Even if silicon (Si) is tested as the alternative to graphite negative electrode, its practical use is still hindered due to a massive volume change during cycling. Repeated volume change imposes a large mechanical stress to Si particles to cause a crack formation and/or pulverization. As a result, Coulombic efficiency is poor due to irreversible charge consumption for electrolyte decomposition and Li trapping. Cycle performance is also poor due to solid electrolyte interphase (SEI) deposition and electrode polarization.¹ Such a volume change also imposes a mechanical stress to the SEI layer covering Si particles. The SEI layer may be damaged by the mechanical stress, resulting in a loss of passivating ability and concomitant electrolyte decomposition.

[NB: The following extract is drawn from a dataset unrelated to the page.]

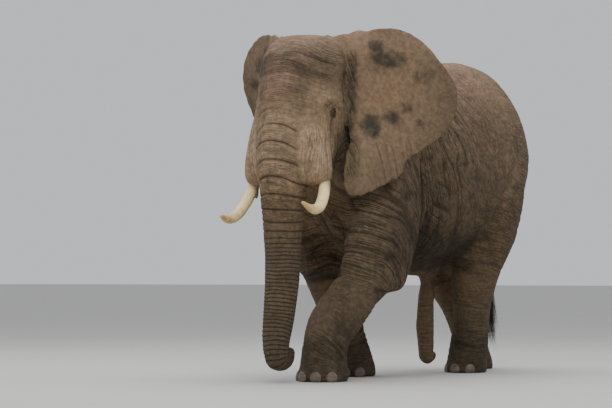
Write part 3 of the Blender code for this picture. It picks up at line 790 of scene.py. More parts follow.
def shape_ear(f, head, side, guide):
    """Broad waves, ribs down the lobe and a fold to the notch."""
    hinge, out_way, front_way = ear_axes(head, side)
    away = f.at - hinge
    out, up, depth = away @ out_way, away[:, 2], away @ front_way
    inside = gap_to(f, f"ear_{side}", 0.04) < 0.035
    blade = relax(inside[:, None].astype(float), f.edges, 5, 1.0)[:, 0]
    free = blade * ramp(out, 0.04, 0.24)
    true_rim(f, out, up, out_way, inside, ((guide - hinge) @ out_way, guide[:, 2] - hinge[2]))
    tuck = blade * fall(out, 0.0, 0.12) * bell(up, -0.13, 0.09)
    f.shift -= out_way * (EAR_TUCK * tuck)[:, None]

    sheet = np.column_stack([out, up, 0 * out])
    wave = 0.018 * noise(sheet * (3.2, 2.2, 1), 41) + 0.005 * noise(sheet * (8, 5, 1), 42)
    lobe = fall(up, -0.42, -0.05)
    fan = out + 0.22 * (up + 0.7)
    turn = fan / 0.085 * math.tau + 2.2 * noise(sheet * (4, 2, 1), 43)
    ribs = np.cos(turn) + 0.5 * np.cos(2.3 * turn + 1)
    wave += 0.0045 * ribs * lobe
    wave *= 1 - 0.8 * ramp(up, 0.45, 0.75)
    if side == "left":
        crease = out - 0.30 - 0.42 * np.clip(-0.02 - up, 0, 0.6)
        wave -= 0.016 * bell(crease, 0, 0.026) * bell(up, -0.28, 0.20)
    f.shift += front_way * (wave * free)[:, None]
    # Painted shade in the troughs between the ribs
    f.stain("groove", 0.40 * free * ramp(-ribs, 0.3, 1.3) * lobe)
    f.wrinkle("c", free * (0.08 + 0.20 * lobe), 0.026, fan, up, 0 * up, 9)
    crumple_root(f, out, up, depth, np.abs(away[:, 0]) < 0.5)

    # Colours of the blade: thin warm skin in the middle, darker outskirts, streaks and stains
    f.stain("smooth", blade * ramp(out, -0.06, 0.05))
    f.stain("warm", 0.55 * free * bell(out, 0.34, 0.22) * bell(up, 0.20, 0.20))
    outskirts = np.maximum(ramp(out, 0.50, 0.95), ramp(up, 0.45, 0.85))
    f.stain("dark", 0.42 * free * outskirts)
    f.stain("dark", 0.30 * free * ramp(np.cos(turn * 1.7), 0.2, 1.0) * lobe)
    ragged = 1 + 0.30 * noise(f.at * 16, 46) + 0.20 * noise(f.at * 45, 47)
    for place, level, wide, tall in EAR_STAINS:
        gap = np.sqrt(((out - place) / wide) ** 2 + ((up - level) / tall) ** 2) * ragged
        f.stain("dark", blade * (depth > -0.06) * fall(gap, 0.80, 1.22))
    return np.clip(blade, 0, 1)


def crumple_root(f, out, up, depth, near):
    """Creases down an ear's root and a valley behind the cheek, both darkened with painted shade, and a
    seam that closes its top.
    """
    root = bell(out, -0.02, 0.060) * ramp(depth, -0.10, 0.0) * (np.abs(depth) < 0.4)
    root = root * ramp(up, -0.75, -0.5) * near * fall(up, 0.50, 0.68)
    valley = bell(out, -0.015, 0.032) * (root > 0.03) * ramp(up, -0.3, -0.1) * fall(up, 0.05, 0.55)
    f.lift -= 0.024 * valley
    # Painted shade in the valley, in a spot at the root's middle, and down the root's creases
    f.stain("dark", 0.8 * valley)
    f.stain("dark", bell(out, -0.02, 0.030) * bell(up, -0.05, 0.075) * (root > 0.02))
    slant = out + 0.35 * up
    f.cut(creases(slant, up, depth, 0.034, 5, 44), 0.0090 * root)
    f.stain("dark", 0.50 * root)
    f.wrinkle("b", 0.75 * root, 0.024, slant, up, depth, 5)
    seam = np.maximum(0.9 * bell(up, -0.08, 0.09), 0.30 * bell(up, 0.10, 0.16))
    f.stain("join", seam * bell(out, 0.0, 0.06) * (np.abs(depth) < 0.30) * near)


# The reaching leg's back, below the elbow, and its front
WRIST_REAR = (0.35, 0.66, -0.66)
WRIST_FRONT = (-0.60, -0.76, 0.25)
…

In this work, as a way to suppress the volume change of Si electrodes, the de-lithiation voltage cutoff was lowered. The expectation here was that the volume change is less severe when cycled within a narrower cut-off range. Less serious SEI damage is expected because mechanical stress is less significant. Meanwhile, the endurance against mechanical stress was examined for the SEI layer derived from fluoroethylene carbonate (FEC), which is known as an effective SEI former.²

Experimental

The 2032 type coin-cells were assembled from nano-sized Si powder and Li metal foil. The used electrolyte was 1.3 M LiPF₆ dissolved in a mixture of ethylene carbonate (EC) and diethyl carbonate (DEC). 25 wt. % of FEC was added to examine the additive effect. The galvanostatic charge/discharge test was performed in two different cut-off ranges. The lithiation cut-off voltage was fixed at 0.1 V (vs. Li/Li⁺), whereas the de-lithiation cut-off was varied from 1.5 V to 0.5 V. The morphology of SEI layer was examined by using field-emission scanning electron microscope (FE-SEM). The X-ray photoelectron spectroscopy (XPS) was used to analyze the coverage of SEI layers.

Results and discussion

The XPS data obtained after the first lithiation/de-lithiation show that the Si surface is still covered by SEI layer when the de-lithiation cut-off is 0.5 V, whereas the surface film is removed after the full de-lithiation (1.5 V). This illustrates that the SEI layer is damaged by the mechanical stress being imposed, which is stronger with 1.5 V cut-off due to a larger volume change. The electrolyte continuously decomposes at the newly exposed Si surface to generate a thick SEI layer in the later cycles (Fig. 1a). When the cycling voltage range is narrower (de-lithiation cut-off = 0.5 V), however, the electrolyte decomposition/film deposition in the later cycles is less severe (Fig. 1b) because the initially generated SEI layer is not seriously damaged. The SEI damage is also insignificant even after the full de-lithiation (1.5 V) when FEC is added in the electrolyte. It is seemingly that the SEI layer derived from FEC has a higher endurance against mechanical stress. As a result, it is not damaged in the initial cycles. Additional electrolyte decomposition/film deposition is not serious (Fig. 1c) because the Si electrode is still passivated.  

References

1. J. G. Lee, et al., J. Electrochem. Soc., 2015, 162, A1579.

2. V. Etacheri, et al., Langmuir, 2011, 28, 965.